- Chah Tarakh-e Olya Location within Iran
- Coordinates: 34°25′23″N 56°53′57″E﻿ / ﻿34.42306°N 56.89917°E
- Country: Iran
- Province: South Khorasan
- County: Eshqabad
- District: Central
- Rural District: Dastgerdan

Population (2016)
- • Total: 28
- Time zone: UTC+3:30 (IRST)

= Chah Tarakh-e Olya =

Village in South Khorasan province, Iran

Chah Tarakh-e Olya (چاه ترخ عليا) (Note: Also romanized as Chāh Ţarakh-e ‘Olyā; also known as Chāh Tarakh-e Bālā) is a village in Dastgerdan Rural District of the Central District (Note: Formerly Dastgerdan District of Tabas County) in Eshqabad County, South Khorasan province, Iran.

==Demographics==
===Population===
At the time of the 2006 National Census, the village's population was 16 in five households, when it was in Dastgerdan District (Note: Renamed the Central District of Eshqabad County) of Tabas County, Yazd province.

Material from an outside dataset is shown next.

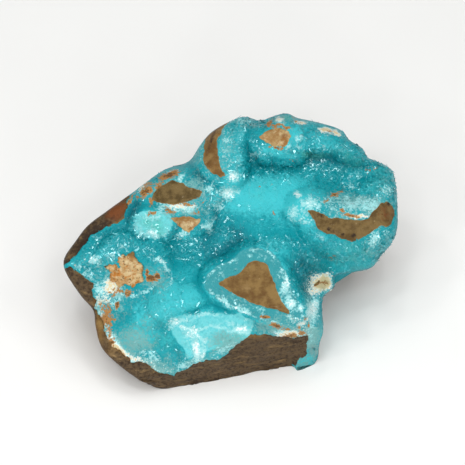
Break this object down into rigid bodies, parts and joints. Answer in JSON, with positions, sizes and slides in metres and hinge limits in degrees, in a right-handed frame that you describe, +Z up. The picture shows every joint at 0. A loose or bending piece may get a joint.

The following census in 2011 counted 10 people in five households. The 2016 census measured the population of the village as 28 people in eight households, by which time the county had been separated from the province to join South Khorasan province.

In 2024, the district was separated from the county in the establishment of Eshqabad County and renamed the Central District.